The Itinerary The very popular Laugarvegurinn Trail, or Laugavegur, is a three- to four-day, 33.5-mile, hut-to-hut trek usually done from Landmannalaugar south to Thorsmork. There is a hut and campground at Landmannalaugar; plan to spend at least one day there to dayhike the peak Blahnukur and the spectacular lava fields, and soak afterward in the hot springs. Reserve hut space on the trek several months in advance through Ferðafélag Íslands (member prices are cheaper); fi.is. Other areas described in the story are in the Central Highlands; the Island (Iceland) map (see below) is useful for finding your way around.
Getting There Icelandair has flights from several major U.S. airports, including Boston, Minneapolis, New York, Orlando, Seattle, and Toronto; icelandair.com.
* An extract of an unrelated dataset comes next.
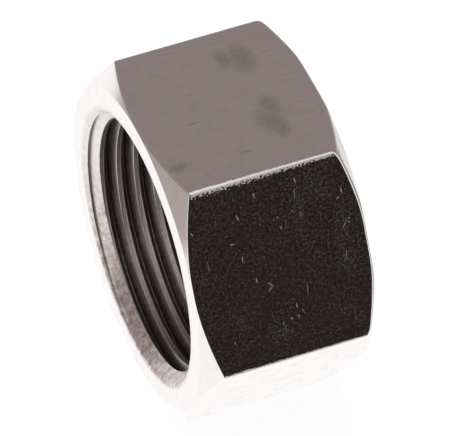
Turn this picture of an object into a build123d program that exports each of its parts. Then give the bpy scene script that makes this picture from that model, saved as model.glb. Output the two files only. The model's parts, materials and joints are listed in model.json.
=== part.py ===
from build123d import *
import math
import os

# Union nut of a compression tube fitting, turned from hexagon steel bar.
# One solid piece: it screws on to the fitting body, and its conical seat inside presses a
# clamping ring on to the tube, which passes out through the bore in its closed end.
# X runs along the axis, from the threaded mouth at minus X to the tube end at plus X.
# Z is up and the nut lies on one flat. The origin is on the axis, halfway along the nut.

# Metric fine thread of the fitting body
thread_diameter = 30.0
thread_pitch = 2.0

# Hexagon bar, which leaves this much wall between the thread and each flat
flat_wall = 3.0
nut_length = 20.0
bar_edge_radius = 0.3

# Corner chamfers: each one starts from a circle on its end face and is tilted from that face.
# At the mouth the circle lies just inside the flats. At the tube end it is wider than they are,
# so that chamfer takes only the corners off, and the corners are rounded over as well.
mouth_circle_inset = 0.1
mouth_chamfer_angle = 30.0
tube_circle_outset = 0.15
tube_chamfer_angle = 33.0
tube_corner_radius = 1.2

# Mouth of the threaded socket: a lead-in cone from just outside the thread, with a rolled lip
lead_in_clearance = 0.3
lead_in_angle = 45.0
mouth_lip_radius = 0.35

# Groove where the thread runs out, and the seat that presses the clamping ring
relief_clearance = 0.15
relief_width = 2.5
relief_shoulder_angle = 45.0
seat_angle = 45.0

# Passage for the tube
tube_diameter = 22.0
tube_clearance = 0.15
tube_bore_length = 3.65
tube_edge_chamfer = 0.4


def run(step, angle):
    """How far along the axis a cone goes while its radius changes by step.

    The angle is between the cone's wall and the axis, in degrees.
    """
    return step / math.tan(math.radians(angle))


# Radii worked out from these
across_flats = thread_diameter + 2 * flat_wall
corner_radius = across_flats / 2 / math.cos(math.radians(30))
mouth_circle_radius = across_flats / 2 - mouth_circle_inset
tube_circle_radius = across_flats / 2 + tube_circle_outset
thread_radius = thread_diameter / 2
thread_height = thread_pitch * math.sqrt(3) / 2
minor_radius = thread_radius - 5 / 8 * thread_height
lead_in_radius = thread_radius + lead_in_clearance
relief_radius = thread_radius + relief_clearance
bore_radius = tube_diameter / 2 + tube_clearance

# Places along the axis, from the mouth to the tube end
mouth_x = -nut_length / 2
tube_x = nut_length / 2
mouth_chamfer_x = mouth_x + run(corner_radius - mouth_circle_radius, 90 - mouth_chamfer_angle)
tube_chamfer_x = tube_x - run(corner_radius - tube_circle_radius, 90 - tube_chamfer_angle)
thread_start_x = mouth_x + run(lead_in_radius - minor_radius, lead_in_angle)
seat_end_x = tube_x - tube_bore_length
relief_end_x = seat_end_x - run(relief_radius - bore_radius, seat_angle)
relief_start_x = relief_end_x - relief_width
thread_end_x = relief_start_x - run(relief_radius - minor_radius, relief_shoulder_angle)
cutter_overrun = nut_length / 10

with BuildPart() as union_nut:
    # The bar, with its long edges as the drawing die leaves them
    with BuildSketch(Plane.YZ.offset(mouth_x)) as bar_section:
        RegularPolygon(radius=across_flats / 2, side_count=6, major_radius=False)
        fillet(bar_section.vertices(), radius=bar_edge_radius)
    extrude(amount=nut_length)

    # Both ends are turned in one outline, which gives each flat its curved ends
    with BuildSketch(Plane.XZ) as turned_outline:
        with BuildLine():
            Polyline(
                (mouth_x, 0),
                (mouth_x, mouth_circle_radius),
                (mouth_chamfer_x, corner_radius),
                (tube_chamfer_x, corner_radius),
                (tube_x, tube_circle_radius),
                (tube_x, 0),
                close=True,
            )
        make_face()
        tube_corner = turned_outline.vertices().group_by(Axis.Y)[-1].sort_by(Axis.X)[-1]
        fillet(tube_corner, radius=tube_corner_radius)
    revolve(axis=Axis.X, mode=Mode.INTERSECT)

    # The socket is bored to the thread's inner diameter, then narrows in the seat to the tube bore
    with BuildSketch(Plane.XZ):
        with BuildLine():
            Polyline(
                (mouth_x - cutter_overrun, 0),
                (mouth_x - cutter_overrun, lead_in_radius),
                (mouth_x, lead_in_radius),
                (thread_start_x, minor_radius),
                (thread_end_x, minor_radius),
                (relief_start_x, relief_radius),
                (relief_end_x, relief_radius),
                (seat_end_x, bore_radius),
                (tube_x + cutter_overrun, bore_radius),
                (tube_x + cutter_overrun, 0),
                close=True,
            )
        make_face()
    revolve(axis=Axis.X, mode=Mode.SUBTRACT)

    # The mouth has a rolled lip, and the tube bore a small chamfer
    round_edges = union_nut.edges().filter_by(GeomType.CIRCLE)
    mouth_edge = round_edges.group_by(Axis.X)[0].sort_by(SortBy.RADIUS)[0]
    tube_edge = round_edges.group_by(Axis.X)[-1].sort_by(SortBy.RADIUS)[0]
    fillet(mouth_edge, radius=mouth_lip_radius)
    chamfer(tube_edge, length=tube_edge_chamfer)

union_nut.part.label = "union_nut"

os.makedirs("parts", exist_ok=True)
export_step(union_nut.part, "parts/union_nut.step")

print("thread wall from", round(thread_start_x, 3), "to", round(thread_end_x, 3))
print("seat from", round(relief_end_x, 3), "to", round(seat_end_x, 3))
print("minor radius", round(minor_radius, 4), "volume", round(union_nut.part.volume, 1))
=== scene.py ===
import json
import math

import bpy
from mathutils import Matrix, Vector


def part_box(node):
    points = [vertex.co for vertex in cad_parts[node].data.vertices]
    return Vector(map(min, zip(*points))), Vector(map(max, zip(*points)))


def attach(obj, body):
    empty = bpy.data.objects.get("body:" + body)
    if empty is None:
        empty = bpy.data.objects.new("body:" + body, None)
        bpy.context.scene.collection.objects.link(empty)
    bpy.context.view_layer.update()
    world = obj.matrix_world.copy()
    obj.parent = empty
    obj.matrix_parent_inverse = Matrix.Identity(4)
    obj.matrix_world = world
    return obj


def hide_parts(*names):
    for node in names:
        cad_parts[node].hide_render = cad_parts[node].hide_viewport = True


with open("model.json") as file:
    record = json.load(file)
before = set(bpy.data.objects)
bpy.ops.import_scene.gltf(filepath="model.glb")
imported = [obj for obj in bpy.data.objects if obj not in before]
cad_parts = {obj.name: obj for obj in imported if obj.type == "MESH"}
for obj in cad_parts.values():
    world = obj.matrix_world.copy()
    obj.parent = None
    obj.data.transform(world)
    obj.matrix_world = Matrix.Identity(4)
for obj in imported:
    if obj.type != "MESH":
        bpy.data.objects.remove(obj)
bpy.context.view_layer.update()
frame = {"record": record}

# The bar that the nut is cut from: hexagon steel, drawn through a die that leaves its long edges
# slightly rounded, and turned down at both ends. Angles go round the axis, from the top flat to
# the front. Lengths are in millimetres, and MM turns them into the frame's metres.
MM = 0.001
node_low, node_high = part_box("union_nut")
mouth_x = node_low.x / MM
tube_x = node_high.x / MM
flat_radius = node_high.z / MM
long_edge_radius = node_high.y / MM
flat_count = 6
flat_degrees = 360 / flat_count
half_degrees = flat_degrees / 2
half_flat_angle = math.radians(half_degrees)
sharp_corner_radius = flat_radius / math.cos(half_flat_angle)
bar_edge_radius = 0.3

# Each end has a chamfer that starts at a circle on the end face and is tilted from that face.
# The edge between the chamfer and the bar is rounded over a setback to both sides, and at the
# tube end the corners are rounded off first, with a larger radius.
mouth_circle_inset, mouth_circle_rounding = 0.1, 0.1
mouth_chamfer_tilt = math.radians(30)
mouth_edge_setback = 0.16
mouth_circle_radius = flat_radius - mouth_circle_inset
tube_circle_outset, tube_circle_rounding = 0.15, 0.3
tube_chamfer_tilt = math.radians(33)
tube_edge_setback = 0.3
tube_corner_radius = 1.2
tube_circle_radius = flat_radius + tube_circle_outset
past_corner = 1.0  # how far the outline of each end goes on past the bar's sharp corner
arc_steps = 6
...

Rent a high-clearance 4WD vehicle with tires made for rough roads in the Central Highlands and other parts of the interior, or take a bus to and from Landmannalaugar and Thorsmork with Reykjavik Excursions, +354 580 5400, re.is.
Maps Get the “Island” (Iceland) map of roads and natural features and the “Thorsmork Landmannalaugar” trekking map from The National Land Survey of Iceland; 011 354 430 9000, lmi.is/english.
Guidebook Lonely Planet: Iceland, $24, can be purchased entirely or in individual chapters on-line for $4.95; lonelyplanet.com. Another good information source is the Iceland Tourist Board’s American website, icelandtouristboard.com.
Concerns The hot springs are dangerously hot, but the springs at the campground at Landmannalaugar pour into a stream, warming its waters enough to make a wide pool in the stream a very popular soak.
Guide Ultima Thule Expeditions, 011 354 567 8978; ute.is.